Humanitarians and journalists love their work. It’s easy. The salaries are good; and the Israelis give you above-average protection against harassment. Better yet, Israel is the perfect foil for promoting anger against injustice. Israel is perfect because, generally speaking, when you call Israel immoral and unjust, the world cheers.
 

Israelis, meanwhile, won’t get mad at you. They’re afraid you might get insulted if they accuse you of lying.
Where else in the Middle East can you work against a government like that? In the Middle East, Israel is a Humanitarian and journalistic Garden of Eden. Speak or write against the ruling powers in Egypt, Syria, Lebanon, Gaza or Iran, and you could end up ‘disappeared’; and if you are a Humanitarian or journalist, you have no illusions about what that means. In the Arab Middle East, you keep your mouth shut, or else.
But Israel is different. There seem to be no restrictions. You can accuse Israel in the morning and then go happily in the evening to your favourite Arab East Jerusalem watering hole.
Israelis won’t touch you.
Without Israel, a Humanitarian would have to risk his life in the Middle East. Without Israel, a journalist could be murdered.
Syria is a good example of this risk. During a time when less than 400 Arabs have been killed in their war against Israel (2011-2013) as many as 90,000 Arabs (or more) have been killed by Arabs in Syria. Why should Humanitarians or journalists write about such slaughter when they can write about the evil israelis? 

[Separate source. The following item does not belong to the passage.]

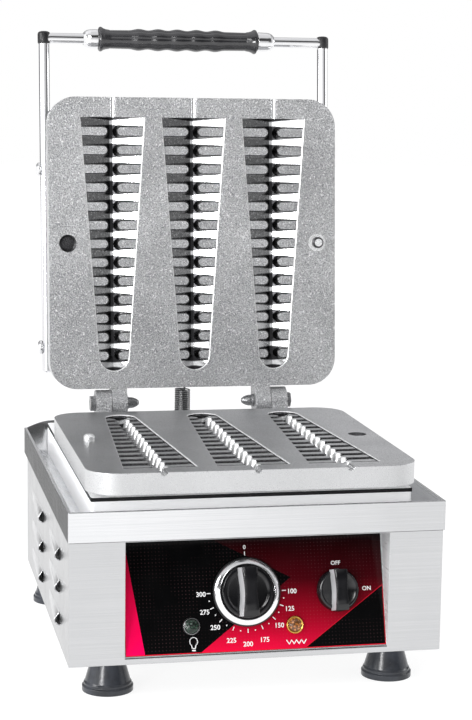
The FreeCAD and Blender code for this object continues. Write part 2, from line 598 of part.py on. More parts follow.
def base_parts():
    out = {
        "body_shell": body_shell(),
        "bottom_plate": bottom_plate(),
        "rear_panel": rear_panel(),
        "control_panel": control_panel(),
        "fascia_decal": fascia_decal(),
        "overflow_tray": overflow_tray(),
        "plinth_box": plinth_box(),
        "lower_mould_plate": mould_plate(True),
        "lower_dowel": dowel(True),
        "lower_heater": heater(HEAT_LOW, -1),
        "lower_heater_clamp": clamp_plate(CLAMP_LOW),
        "lower_clamp_bolt_left": clamp_bolt(-46.0, CLAMP_LOW, -1),
        "lower_clamp_bolt_right": clamp_bolt(46.0, CLAMP_LOW, -1),
        "lower_insulation": insulation(TRAY_FLOOR + 4.0, CLAMP_LOW, 116.0, 42.0, 268.0),
        "thermostat_body": control_body(THERMO, 46, 36, 30, 13.0),
        "thermostat_bezel": thermostat_bezel(),
        "switch_body": control_body(SWITCH, 36, 36, 26, 11.0),
        "green_lamp_body": lamp_body(GREEN, 7.3),
        "green_lamp_lens": lamp_lens(GREEN),
        "amber_lamp_body": lamp_body(AMBER, 6.9),
        "amber_lamp_lens": lamp_lens(AMBER),
        "terminal_block": terminal_block(),
        "cable_gland": cable_gland(),
        "base_hinge_ear_left": hinge_ear(True, 0),
        "base_hinge_ear_right": hinge_ear(True, 1),
        "hinge_bolt_left": hinge_bolt(True),
        "hinge_bolt_right": hinge_bolt(False),
        "hinge_nut_left": hinge_nut(True),
        "hinge_nut_right": hinge_nut(False),
        "counter_spring": counter_spring(),
        "spring_eye_lower": spring_eye_lower(),
        "thermostat_knob": knob(THERMO, 21.6, 8.0, 17.0, 11.0, 6.0, 21.0, 13.0),
        "switch_knob": knob(SWITCH, 18.4, 7.0, 14.0, 10.0, 5.0, 18.0, 11.0),
    }
    for name, x, y in FEET:
        out["foot_" + name] = foot(x, y)
        out["foot_screw_" + name] = foot_screw(x, y)
    return out


def lid_parts():
    out = {
        "upper_mould_plate": mould_plate(False),
        "lid_hinge_ear_left": hinge_ear(False, 0),
        "lid_hinge_ear_right": hinge_ear(False, 1),
        "upper_dowel": dowel(False),
        "upper_heater": heater(HEAT_UP, 1),
        "upper_heater_clamp": clamp_plate(CLAMP_UP),
        "upper_clamp_bolt_left": clamp_bolt(-46.0, CLAMP_UP + 2.0, 1),
        "upper_clamp_bolt_right": clamp_bolt(46.0, CLAMP_UP + 2.0, 1),
        "upper_insulation": insulation(CLAMP_UP + 2.0, n_z(COV_N1) - COV_T, 110.0, 44.0, 262.0),
        "upper_cover": upper_cover(),
        "handle_rod": handle_rod(),
        "handle_grip": handle_grip(),
        "ferrule_left": ferrule(FERR_X0, GRIP_X0, True),
        "ferrule_right": ferrule(GRIP_X1, FERR_X1, False),
        "spring_eye_upper": spring_eye_upper(),
    }
    for side, tag in ((-1, "left"), (1, "right")):
        for v, end in zip(ARM_BOLT_V, ("outer", "inner")):
            out["arm_bolt_%s_%s" % (tag, end)] = arm_bolt(side, v)
    return {k: lift_lid(s) for k, s in out.items()}


parts = base_parts()
parts.update(lid_parts())
for name, shape in sorted(parts.items()):
    shape.translate(V(0, -ROW_Y, 0))
    shape.exportStep("parts/%s.step" % name)
    b = shape.BoundBox
    print("%-26s solids %d valid %s  x %.1f %.1f  y %.1f %.1f  z %.1f %.1f" % (
        name, len(shape.Solids), shape.isValid(), b.XMin, b.XMax, b.YMin, b.YMax, b.ZMin, b.ZMax))
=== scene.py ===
import json
import math
import bpy
import bmesh
from mathutils import Matrix, Vector


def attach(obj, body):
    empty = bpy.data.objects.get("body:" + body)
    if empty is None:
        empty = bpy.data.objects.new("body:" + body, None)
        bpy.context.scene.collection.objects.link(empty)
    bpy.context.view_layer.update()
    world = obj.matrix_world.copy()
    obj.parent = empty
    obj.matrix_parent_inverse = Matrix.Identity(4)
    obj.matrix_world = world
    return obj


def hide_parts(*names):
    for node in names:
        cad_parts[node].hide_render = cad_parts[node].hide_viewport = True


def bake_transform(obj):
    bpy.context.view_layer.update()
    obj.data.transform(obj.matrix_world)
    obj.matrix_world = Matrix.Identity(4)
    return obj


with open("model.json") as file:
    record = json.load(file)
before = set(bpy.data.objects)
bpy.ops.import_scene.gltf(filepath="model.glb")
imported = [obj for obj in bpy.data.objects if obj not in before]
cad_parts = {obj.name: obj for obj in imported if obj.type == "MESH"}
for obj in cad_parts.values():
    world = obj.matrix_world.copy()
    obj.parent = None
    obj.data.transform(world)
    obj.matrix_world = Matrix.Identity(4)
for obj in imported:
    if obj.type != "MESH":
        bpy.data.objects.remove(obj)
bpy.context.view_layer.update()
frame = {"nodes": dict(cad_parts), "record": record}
NODES = frame["nodes"]
scene = bpy.context.scene
ROW_Y = 186.8                                   # front of the tray to the middle of the row, mm
PLATE_Y, PARTING, MOULD_FACE = 9.8, 184.6, 184.9  # front edge and faces of the two mould plates
AXIS_Y, AXIS_Z, OPEN = 296.5, 190.4, math.radians(95.0)
CAVITY_X, CAVITY_START, CAVITY_END, CAVITY_HW, CAVITY_LOSS = 76.9, 18.6, 241.9, 30.0, 16.1
DOWEL_X, DOWEL_V = 119.6, 136.1
TOOTH_STEP, FIRST_TOOTH = 17.5, 31.7
SPRING_X, SPRING_Y = -6.0, 325.0
CORNER_X = 0.1357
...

Syria is dangerous. Syrians aren’t Israelis. They kill each other—and they’ll kill Humanitarians and journalists. In an orgy of internecine hate compounded by bloodcurdling inhumanity, Syria is pounding itself back to the Stone Age. Daily, Arabs killing each other violate every international Human Rights code known to man--and commit horrific war crimes. What’s a Humanitarian or a journalist to do about that?
Risk his life?
Instead, they can work for truth and justice in Israel without risking anything more serious than a parking ticket. Do you really expect Humanitarians and journalists to risk everything by going to Syria-- or Egypt or Libya or Lebanon or Iraq or Tunisia or Sudan or Iran or Saudi Arabia or Gaza?